Henry Louis Larsen – Lieutenant General, United States Marine Corps

Henry Louis Larsen retired from the US Marine Corps November 1, 1946, after 33 years of service spanning two World Wars. A highly decorated combat veteran and graduate of the US Naval Academy, he died at Denver, Colorado, October 2, 1962.

His medals include two Navy Crosses, two Distinguished Service Medals, three Silver Star Medals, the Legion of Merit, the Bronze Star Medal, and the French Legion of Honor, Croix de Guerre and Fourragere.

His major mission of WWII was as Island Commander of 215,000 men on Guam. Here he directed the largest single construction project in the history of the US Navy, the transformation of an undeveloped island into a major base for fleet and air operations during the war.

Born Dec 10, 1890, at Chicago, Illinois, and grew up there and in Denver. He entered the Marine Corps as a Second Lieuteantn in November 1913 and performed service at various posts in US as well as France, Germany, Nicaragua, Haiti, Santo Domingo, Panama, Mexico, Culebra, Virgin Islands, Puerto Rico, Samoa and Cuba. He also served at sea aboard USS San Diego, USS Mexico, USS Buffalo, and USS PA. During WWI, he served with the first convoy to land in France in June 1917, and took part in every USMC engagement on French soil, from Belleau Wood to Meuse-Argonne. He later served in Nicaragua as Inspector of 2nd Marine Brigade, and as member of 1930 US Electoral Mission.

In the next years served at HQ USMC as Asst Adjutant and Inspector. From 1938 to 1940, served as Director of Plans and Policies, and was responsible for wartime expansion of the Corps. After the attack on Pearl Harbor, he was ordered to Samoa as commanderr of a reinforced Brigade made up of the first combat troops to leave continental US. President Roosevelt appt him first Military Governor of American Samoa on January 15, 1942. In June 1943, he became Commander of Camp Lejeune, North Carolina.

He began his assignment as Island Commander of Guam July 21, 1944, when the Marines landed to begin their drive to recapture the island. In May 1946, assumed his final assignment as Commanding General, Department of the Pacific. Having been specially commended for heroism in combat, he was advanced to Lieutenant General on his retirement, November 1, 1946.

For ten years, ending in 1959, he served as Colorado’s Director of Civil Defense. His wife, former Elizabeth Ammons, is the daughter of one former governor of Colorado, the late Elias M. Emmons, and sister of another, Teller Ammons. Home: 836 17th Ave, Denver. Died: Oct 2, 1962. Buried in Section 1 of Arlington National Cemetery.

Elizabeth Ammons Larsen

July 27, 1990: Elizabeth Ammons Larsen, the daughter and sister of former Colorado governors and the widow of the state’s highest ranking military officer during World War II, died Monday, July 23, 1990, in her Denver residence. She was 96. Graveside services and burial will be at 9 am today in Arlington National Cemetery in Washington, D.C. No local services will be held.
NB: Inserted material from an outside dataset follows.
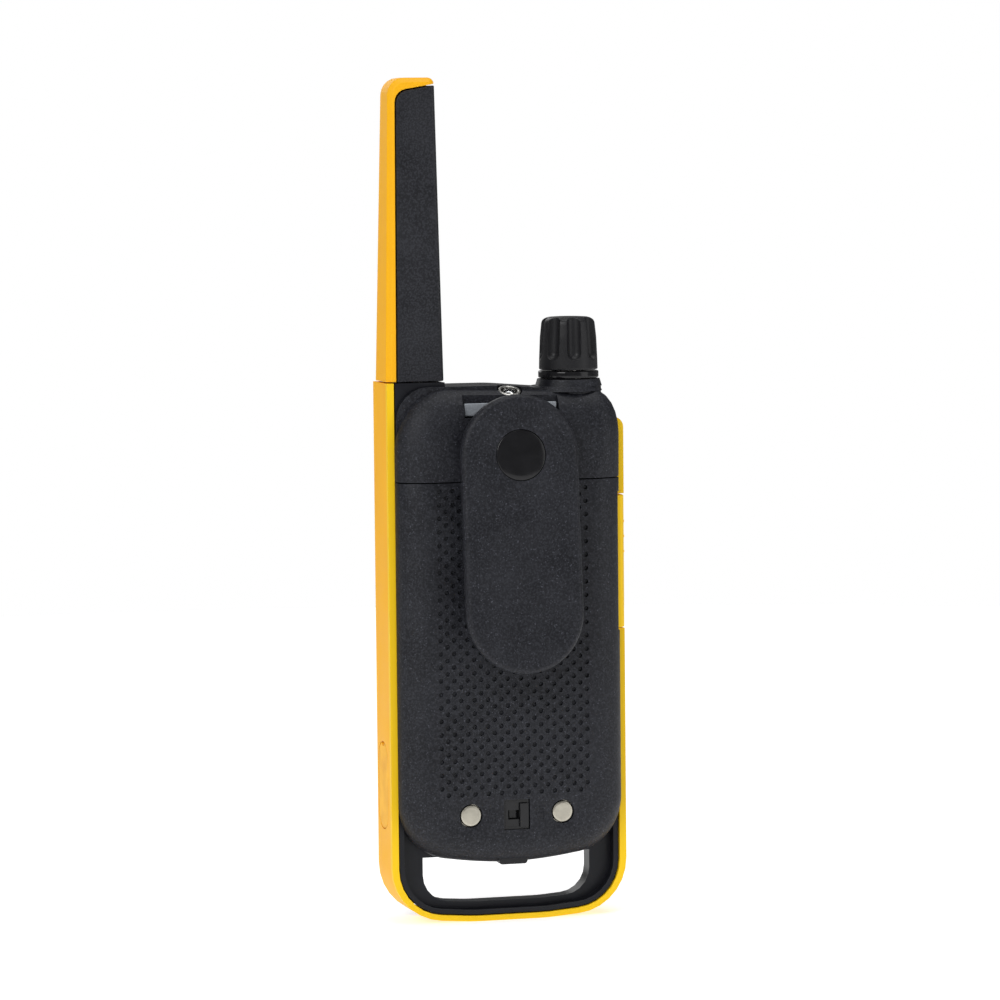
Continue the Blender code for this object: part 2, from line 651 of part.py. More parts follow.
def make_clip_fittings():
    pin_y, pin_z = CLIP_PIN
    badge_y = clip_y(BADGE_Z)
    badge = rod("clip_badge", (0, badge_y - 0.6, BADGE_Z), (0, badge_y + 0.15, BADGE_Z), 5.8,
                segments=32)
    bracket = block("clip_bracket", (-8.5, 11.3, 110.8), (8.5, 12.1, 119.5))
    for side in (-1, 1):
        near, far = side * 7.0, side * 8.5
        post = block("post", (min(near, far), 11.7, pin_z - 1.7), (max(near, far), pin_y, pin_z + 1.7))
        top = rod("post_top", (near, pin_y, pin_z), (far, pin_y, pin_z), 1.7, segments=20)
        join(bracket, post, top)
    cut(bracket, rod("bracket_hole", (-9, pin_y, pin_z), (9, pin_y, pin_z), 1.05, segments=16))
    pin = rod("clip_pin", (-8.5, pin_y, pin_z), (8.5, pin_y, pin_z), 0.8, segments=16)
    turns, points_per_turn = 3, 8
    coil = []
    for i in range(turns * points_per_turn + 1):
        angle = 2 * math.pi * i / points_per_turn
        coil.append((-3.6 + 7.2 * i / (turns * points_per_turn), pin_y + 1.3 * math.cos(angle),
                     pin_z + 1.3 * math.sin(angle)))
    spring = wire("clip_spring", coil, 0.22)
    rail = block("clip_rail", (-11.3, 9.7, 120.8), (11.3, 10.6, 123.8))
    return [paint(badge, GLOSS_BLACK, 0.15), paint(bracket, GREY, 0.4, 0.6), paint(pin, STEEL, 0.3, 1.0),
            paint(spring, STEEL, 0.35, 1.0), paint(rail, GREY, 0.35)]


# ---------------------------------------------------------------- knob

def make_knob():
    x, y = KNOB_AXIS
    profile = [(0, 143.5), (4.6, 143.4), (5.7, 143.0), (6.35, 142.2), (6.75, 138.5), (6.95, 133.5),
               (7.0, 131.3), (6.85, KNOB_FOOT), (0, KNOB_FOOT)]
    knob = turned("volume_knob", profile, (x, y, 0), segments=40)
    for i in range(FLUTES):
        angle = math.radians(FLUTE_START + 360 * i / FLUTES)
        out = Vector((math.cos(angle), math.sin(angle), 0))
        low = Vector((x, y, 133.7)) + out * 7.3
        high = Vector((x, y, 146.0)) + out * 6.5
        cut(knob, wire("flute", [low, low + Vector((0, 0, 1.2)), high], FLUTE_RADIUS))
    cut(knob, rod("knob_bore", (x, y, 130), (x, y, 139.5), 3.3))
    shaft = rod("knob_shaft", (x, y, 124.3), (x, y, 139.1), 3.0)
    stem = rod("stem", (x, y, 120.5), (x, y, 124.6), 1.6, segments=16)
    join(shaft, stem)
    ring = turned("knob_ring", [(3.9, RING_TOP), (7.0, RING_TOP), (7.2, RING_TOP - 0.2),
                                (7.2, RING_FOOT + 0.2), (7.0, RING_FOOT), (3.9, RING_FOOT)],
                  (x, y, 0), segments=32)
    body = block("volume_control", (x - 4.8, y - 3.8, 114.0), (x + 4.8, y + 3.7, 120.0))
    bush = rod("bush", (x, y, 119.5), (x, y, 123.9), 3.5)
    join(body, bush)
    cut(body, rod("bush_bore", (x, y, 118.5), (x, y, 130), 1.95, segments=16))
    set_origin(knob, (x, y, KNOB_FOOT))
    return [paint(knob, BLACK, 0.45), paint(shaft, STEEL, 0.4, 1.0), paint(ring, GLOSS_BLACK, 0.15),
            paint(body, STEEL, 0.4, 0.8)]


def make_torch():
    ring = turned("torch_ring", [(2.0, 0.0), (2.6, 0.0), (2.8, -0.3), (2.8, -1.7), (2.0, -1.7)],
                  TORCH, along="torch", segments=24)
    lens = turned("torch_lens", [(0, 0.1), (1.0, -0.1), (1.7, -0.6), (1.7, -1.7), (0, -1.7)],
                  TORCH, along="torch", segments=20)
    led = rod("torch_led", torch_point(-5.2), torch_point(-2.1), 1.5, segments=16)
    return [paint(ring, STEEL, 0.2, 1.0), paint(lens, CLEAR, 0.1), paint(led, CLEAR, 0.2)]


# ---------------------------------------------------------------- buttons and covers

def make_ptt():
    """The side button: a yellow bar with three ribs and a nub that reaches the switch."""
    outer = -BAND_HALF
    section = [(outer + 0.05, -4.0), (-27.45, -4.0), (-27.45, SHOULDER_START), (-26.7, SHOULDER_START),
               (-26.7, 8.2), (-28.0, 8.0), (-28.8, 7.0), (outer + 0.05, 6.0)]
    button = plate("ptt_button", section, PTT_FOOT, PTT_TOP, plane="XY")
    bevel(button, 0.45)
    for z in (94.4, 90.8, 87.2):
        join(button, wire("rib", [(outer + 0.1, -2.6, z), (outer + 0.1, 5.2, z)], 0.6))
    join(button, block("nub", (-27.8, -1.4, 83.0), (-25.4, 1.4, 87.0)))
    set_origin(button, (outer, 0, (PTT_FOOT + PTT_TOP) / 2))
    switch = block("ptt_switch", (-24.3, -3.9, 82.5), (-21.8, -0.6, 87.5))
    return [paint(button, YELLOW, 0.45), paint(switch, GLOSS_BLACK, 0.4)]


def make_port_cover():
    cover = plate("port_cover", capsule(PORT_Y - 4.2, PORT_Y + 4.2, PORT_FOOT, PORT_TOP),
                  27.5, BAND_HALF, plane="YZ")
    bevel(cover, 0.4)
    cut(cover, rod("finger_notch", (27, PORT_Y, PORT_TOP + 0.4), (31, PORT_Y, PORT_TOP + 0.4), 1.3,
                   segments=16))
    set_origin(cover, (BAND_HALF, PORT_Y, PORT_FOOT))
    socket = plate("charge_socket", capsule(-3.1, 0.1, 32.6, 40.4), 19.5, 26.8, plane="YZ")
    cut(socket, plate("socket_mouth", capsule(-2.6, -0.4, 33.1, 39.9), 21.0, 40, plane="YZ"))
    jack = rod("headset_jack", (19.0, PORT_Y, JACK_Z), (26.8, PORT_Y, JACK_Z), 2.6)
    cut(jack, rod("jack_bore", (20.5, PORT_Y, JACK_Z), (40, PORT_Y, JACK_Z), 1.25, segments=16))
    return [paint(cover, YELLOW, 0.6), paint(socket, STEEL, 0.35, 1.0), paint(jack, GLOSS_BLACK, 0.4)]


def make_keys():
    keys = []
    for name in KEYS:
        key = plate(name, key_outline(name, 0.0), -12.1, -8.9)
        bevel(key, 0.35)
        join(key, plate("flange", key_outline(name, 0.9), -9.2, -8.8))
        keys.append(paint(key, RUBBER_BLACK, 0.5))
    return keys


# ---------------------------------------------------------------- insides

def make_front_insides():
    lens = plate("display_lens", box_outline(-17.5, 17.5, 79.5, 106.5, 2.7), -11.5, -10.6)
    display = block("display_module", (-16.5, -9.2, 80.0), (16.5, -7.7, 106.0))
    mat = plate("keypad_mat", box_outline(-17.0, 17.0, 55.0, 76.5, 2.0, 2), -8.1, -7.6)
    board = block("main_board", (-19.8, -7.4, 48.0), (19.8, -6.4, 121.0))
    shield = block("radio_shield", (-7.0, -6.1, 109.5), (15.0, -3.0, 120.0))
    microphone = rod("microphone", (17.5, -9.1, 52.5), (17.5, -7.7, 52.5), 2.2, segments=16)
    return [paint(lens, CLEAR, 0.05), paint(display, GREY, 0.3), paint(mat, RUBBER_BLACK, 0.7),
            paint(board, BOARD_GREEN, 0.5), paint(shield, STEEL, 0.3, 1.0),
            paint(microphone, STEEL, 0.35, 1.0)]


def make_speaker():
    centre = (0, 0, SPEAKER_Z)
    cloth = rod("speaker_cloth", (0, -9.2, SPEAKER_Z), (0, -8.9, SPEAKER_Z), 13.6)
    frame = turned("speaker_frame", [(14.0, -4.6), (14.0, -8.6), (13.4, -8.6), (13.4, -5.2),
                                     (4.0, -5.2), (4.0, -4.6)], centre, along="Y", segments=24)
    cone = turned("speaker_cone", [(0, -6.1), (5.6, -6.1), (12.9, -7.6), (12.9, -8.1), (5.5, -6.6),
                                   (0, -6.6)], centre, along="Y", segments=24)
    magnet = turned("speaker_magnet", [(0, -0.9), (7.5, -0.9), (7.5, -4.3), (0, -4.3)], centre,
                    along="Y", segments=24)
    return [paint(cloth, RUBBER_BLACK, 0.9), paint(frame, STEEL, 0.4, 0.9),
            paint(cone, CONE_GREY, 0.8), paint(magnet, STEEL, 0.3, 1.0)]


def make_cells():
    made = []
    top = CELL_FOOT + CELL_HEIGHT
    for number, x in enumerate((-CELL_PITCH, 0.0, CELL_PITCH), start=1):
        profile = [(0, top), (2.6, top), (2.6, top - 1.2), (CELL_RADIUS - 0.4, top - 1.2),
                   (CELL_RADIUS, top - 1.6), (CELL_RADIUS, CELL_FOOT + 0.3),
                   (CELL_RADIUS - 0.3, CELL_FOOT), (0, CELL_FOOT)]
        cell = turned(f"battery_cell_{number}", profile, (x, CELL_AXIS_Y, 0), segments=20)
        turns, points_per_turn = 2, 8
        coil = []
        for i in range(turns * points_per_turn + 1):
            share = i / (turns * points_per_turn)
            angle = 2 * math.pi * i / points_per_turn
            radius = 3.6 - 1.6 * share
            coil.append((x + radius * math.cos(angle), CELL_AXIS_Y + radius * math.sin(angle),
                         48.95 + 1.9 * share))
        spring = wire(f"battery_spring_{number}", coil, 0.25)
        made += [paint(cell, CELL_WRAP, 0.35), paint(spring, STEEL, 0.3, 1.0)]
    foot = block("battery_plate_foot", (-20.5, -2.5, 47.8), (20.5, 4.2, 48.3))
    head = block("battery_plate_head", (-20.5, -2.5, 102.5), (20.5, 4.6, 103.1))
    seal = plate("door_seal", case_outline(CASE_WALL + GAP, 103.1, 1.2), 5.0, 6.7)
    cut(seal, plate("seal_hole", case_outline(CASE_WALL + 1.1, 102.4, 0.8), 0, 20))
    made += [paint(foot, NICKEL, 0.3, 1.0), paint(seal, RUBBER_BLACK, 0.8)]
    made.append(paint(head, NICKEL, 0.3, 1.0))
    return made


def make_case_screws():
    screws = []
    for number, (x, z) in enumerate(SCREW_PLACES, start=1):
        profile = [(0, -2.4), (1.3, -2.4), (1.7, -2.8), (1.7, -3.9), (1.0, -3.9), (1.0, -9.0), (0, -9.0)]
        screw = turned(f"case_screw_{number}", profile, (x, 0, z), along="Y", segments=12)
        screws.append(paint(screw, STEEL, 0.35, 1.0))
    return screws


def main():
    global PARTS, CUTTERS
    empty_scene()
    PARTS = new_collection("two_way_radio")
    CUTTERS = new_collection("cutters")
    make_rear_housing()
    make_front_cover()
    make_bumper_band()
    make_antenna()
    make_battery_door()
    make_latch()
    make_contacts()
    make_belt_clip()
    make_clip_fittings()
    make_knob()
    make_torch()
    make_ptt()
    make_port_cover()
    make_keys()
    make_front_insides()
    make_speaker()
    make_cells()
    make_case_screws()


main()
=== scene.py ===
"""Looks of the two way radio: camera, light, materials, and the pieces that are finer than the CAD.

Lengths are millimetres unless a name says otherwise, in the CAD's own frame: +X is the antenna's
side, +Y the back (the belt clip's side) and +Z up.
"""

import json
import math

import bmesh
import bpy
from mathutils import Matrix, Vector
from mathutils.geometry import delaunay_2d_cdt


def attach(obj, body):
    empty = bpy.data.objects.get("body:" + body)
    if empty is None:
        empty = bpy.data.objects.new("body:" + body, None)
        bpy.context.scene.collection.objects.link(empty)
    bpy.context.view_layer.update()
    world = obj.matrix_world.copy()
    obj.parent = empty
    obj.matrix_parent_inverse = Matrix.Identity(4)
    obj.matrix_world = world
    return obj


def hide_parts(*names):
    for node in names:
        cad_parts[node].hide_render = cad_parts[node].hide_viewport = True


MM = 0.001

# Camera
AZIMUTH = 16.0                  # degrees from +Y towards +X
ELEVATION = 4.4
DISTANCE = 1140.1
TARGET = (0.0, 6.5, 100.8)
ROLL = 0.55
LENS = 173.1
SHIFT = (-0.0068, -0.0015)

# Battery door and upper bulge
DOOR_START = 6.8                # the shoulder begins here and rolls back to the face
DOOR_FACE = 12.8
DOOR_HALF = 27.5
DOOR_TOP = 105.25
DOOR_FOOT = 14.15
DOOR_ROLL = 8.0                 # how far the sides draw in at the face
FOOT_ROLL = 6.0
DOOR_WALL = 1.6
CORNER = (14.5, 29.0, 13.0, 13.5)   # centre x and z, radius x and z
CONTACT = (11.3, 26.3)
DIMPLE_RADIUS = 0.6
DIMPLE_DEPTH = 0.55
DIMPLE_PITCH_X = 1.63
DIMPLE_PITCH_Z = 3.2
DIMPLE_COLUMNS = 23
DIMPLE_MIDDLE = 0.4
DIMPLE_TOP = 103.4
DIMPLE_FOOT = 30.2
DIMPLE_SIDES = 12
MARK_LOW = DOOR_FACE - 0.05     # the raised lock marks
MARK_HIGH = DOOR_FACE + 0.12
MARK_LINE = 0.22

# Belt clip
CLIP_HALF = 14.3
CLIP_FOOT = 60.6
CLIP_TOP = 126.1
CLIP_THICKNESS = 2.8
CLIP_RIM = 1.35                 # radius of its outer rim
CLIP_TOP_Y = 18.5
CLIP_BEND = 9.0
CLIP_LEAN = 0.095
CLIP_PIN = (14.1, 116.0)        # y and z
LUG_RADIUS = 1.7
BADGE_Z = 111.9

# Knob
KNOB_AXIS = (-17.0, 1.5)
FLUTES = 8
FLUTE_START = 41.0
FLUTE_RADIUS = 1.75
FLUTE_FOOT = 135.0              # below this the flute's end is round
FLUTE_LINE = (7.3, 6.5)         # how far off the axis a flute's centre line runs, low and high
FLUTE_LINE_LOW = 133.7
FLUTE_LINE_RISE = 12.3
FLUTE_BLEND = 0.16              # width over which a flute's edge is rounded
KNOB_FOOT = 130.9
KNOB_STEPS = 384
KNOB_BORE = (3.3, 139.5)        # radius and the height of its end
RING_FOOT = 129.0

TORCH = (-0.7, 7.2, 126.6)
TORCH_TILT = 22.0

# Signs on the keys
SIGN_LOW = -12.13
SIGN_HIGH = -11.98

FLOOR_RADIUS = 0.75             # metres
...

Born December 6, 1893, in Denver, Mrs. Larsen was the daughter of Elias M. Ammons, who served as governor from 1913 to 1915. Her late brother, Teller Ammons, was one of the youngest men ever to become governor of Colorado. He was elected in 1937, shortly before his 40th birthday, and served until 1939, when he was defeated by Ralph Carr in a bid for a second term. Mrs. Larsen married Henry L. Larsen in Denver on Nov. 25, 1913. He served 33 years in the Marine Corps, retiring in 1946 as a highly decorated lieutenant general. Gen. Larsen accompanied the first US troops to land in France during World War I, commanded the first combat troops to leave the United States after the attack on Pearl Harbor, was the first military governor of Samoa and was the first commander and military governor of Guam, where he led 215,000 troops in the defense and occupation of the island during World War II. The author of several military textbooks books and one of the pioneers of amphibious warfare, Gen. Larsen was Colorado’s highest ranking officer during the war. After his military career, he was appointed by Gov. Dan Thornton as Colorado Civil Defense director, a position he held until his retirement in 1959. Gen Larsen died in October 1962.

Very active socially, Mrs. Larsen was a member of the Denver Country Club and the Junior League. “She grew up in Denver and was very socially prominent,” said Margaret McLellan, a longtime friend. “If there was an important social event, she would be there.”